After 20 years at the helm of networking giant Cisco Systems, John Chambers announced plans to step down today. He will be succeeded by Chuck Robbins (paywall), Cisco’s senior vice president of worldwide operations as of July 26.

Chambers manned the helm at Cisco through some pretty incredible volatility, and became one of Silicon Valley’s longest-serving CEOs in the process.

In early 2000, Cisco briefly became the world’s largest company, overtaking Microsoft in the heat of the dotcom bubble. Perhaps more impressive was Chambers’ ability to survive the rout that hammered Cisco and the entire technology complex in the subsequent years.

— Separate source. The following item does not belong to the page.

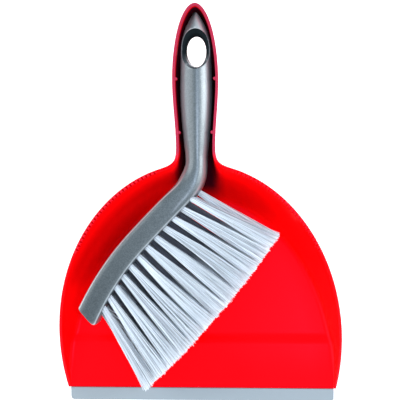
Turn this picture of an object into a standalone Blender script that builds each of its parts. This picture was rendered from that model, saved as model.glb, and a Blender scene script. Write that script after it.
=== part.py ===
"""A dust pan with its hand brush lying in it, as they are stored together.

The frame's origin is under the middle of the outline, on the surface the pan stands on:
+X to the right, +Y towards the handle's tip, +Z up. Lengths are named in millimetres
and become metres where vertices are made.
"""

import math

import bmesh
import bpy
from mathutils import Vector

MM = 0.001
GAP = 0.3

# Outline of the pan. y is counted from the lip's front edge here, and shifted in place().
LENGTH = 324.0
FRONT_Y = 10.9
BOWL_HALF_WIDTH = 118.0
BOWL_HALF_LENGTH = 145.0
BOWL_CENTRE_Y = 51.0
BOWL_END_ANGLE = math.radians(75.3)
ROOT_Y = 208.0
ROOT_HALF_WIDTH = 16.0
ROOT_REACH = 11.5
GRIP_Y = 262.0
GRIP_HALF_WIDTH = 18.8
NOSE_LENGTH = LENGTH - GRIP_Y
NOSE_SQUARENESS = 2.0
NOSE_PULL = 15.0
NECK_STEPS = 14
SIDE_STEPS = 5
NOSE_STEPS = 9
BACK_STEPS = 16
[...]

All told, Cisco’s shares rose more than 1,400% under Chambers, compared to a rise of more than 350% for the S&P 500. (The tech-ier Nasdaq Composite is up more than 550% over the same stretch.) Does that mean Chambers was a successful CEO?

Alas, it’s tremendously difficult to tell. Beginnings and endings matter enormously if you’re looking at stock performance. Stripping out the dotcom years and looking just over the last 10 years, the Nasdaq has posted a rise of more than 150%, trouncing Cisco’s increase of roughly 65%.

But more to the point, it’s impossible to know how much of a company’s performance is directly attributable to its chief executive, rather than its staff, the industry it’s in, or the overall performance of the economy during the leader’s stint in the corner office.

Still, to the extent that longevity counts for something, you’ve got to tip your cap to Chambers.